Benefits of cloud-based business model option
- The cloud services implementation is a quick process.
- Whenever your users have an internet connection they will be able to access the product remotely.
- No initial setup costs are needed, your customers will have to log in, and you will receive revenue as long as they subscribe.
- All your clients will be able to have the same version of the software, allowing you to provide maintenance to only one version of the software.
Disadvantages of cloud-based business model option
– If your clients already have on-premise software or application there might be compatibility issues between on-premise and cloud software.
Hybrid software business model
Some businesses prefer a hybrid business model for software development. This is a combination of on-premises and SaaS models which lets your customers have their application installed on-premises and take advantage of cloud services as well. The balance of the strategies is determined by customers according to their needs.
The hybrid business model for software development is flexible (allows transfer data between cloud services and on-premises data centers); allows sending huge files and making seamless updates; allows storing sensitive data on-premise.

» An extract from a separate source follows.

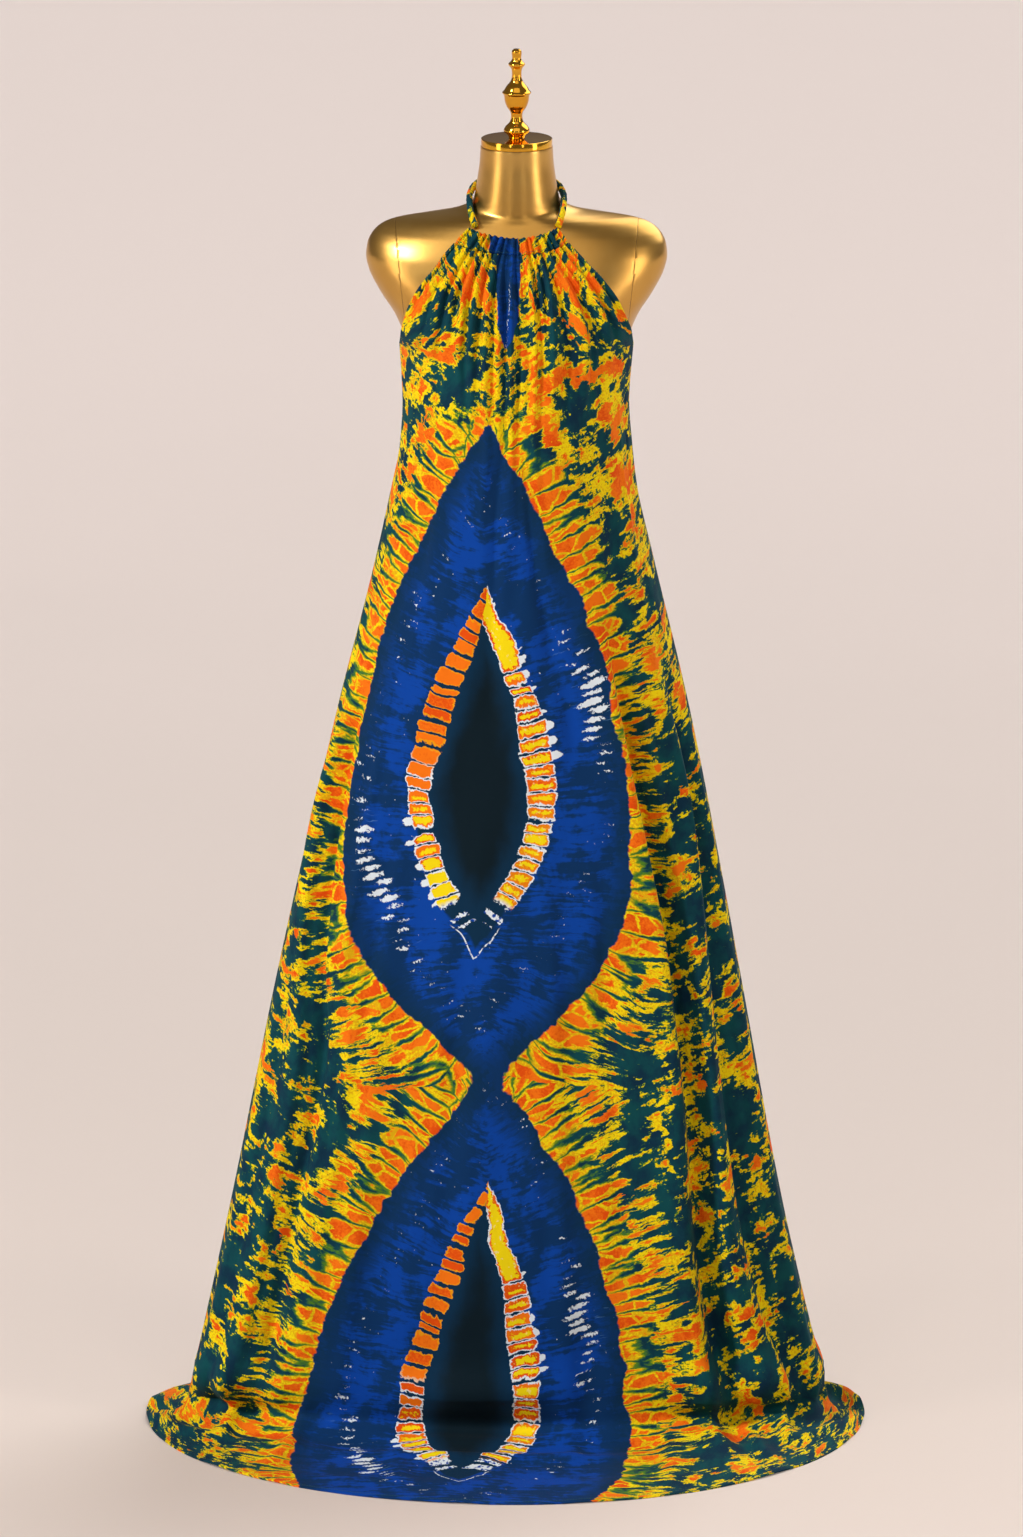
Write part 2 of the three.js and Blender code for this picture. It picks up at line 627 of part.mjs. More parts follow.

However, the approach is twice as difficult as on-premise or cloud model alone. It requires a bigger team of front-end developers to handle the interface tasks, updating software, and dealing with limited customization opportunities.
Source code licensing
There are two models of source code licensing: proprietary or open source software business model.
To protect software from copying, companies use proprietary software, as this software can’t be changed or reused by third-party users.
Open source software business model is totally opposite — users get access to both software and source code.
Revenue streams
Once you know your product distribution strategy choose a software revenue model for your income source. Mostly, companies use a combination of revenue streams to increase the number of users and income.
- Paid apps. Customers are charged for installing a product.
- In-app advertising. The application is free, however, you sell app places for advertising.
- In-app purchases. The application is free, but you earn from selling products or services via an app.
- Subscriptions. Users pay annually or monthly a subscription fee.
- Usage-based software revenue model. Customers pay only for what they use.
- Charges for support, enterprise services, and consulting.
Conclusion
Business model or business model is a strategy that includes not only the way the company makes its revenues but also asks for its costs and expenses. There are several types of business model for software companies, but one thing remains the same: it’s focused on creating value for customers through its products and offering an integrated solution.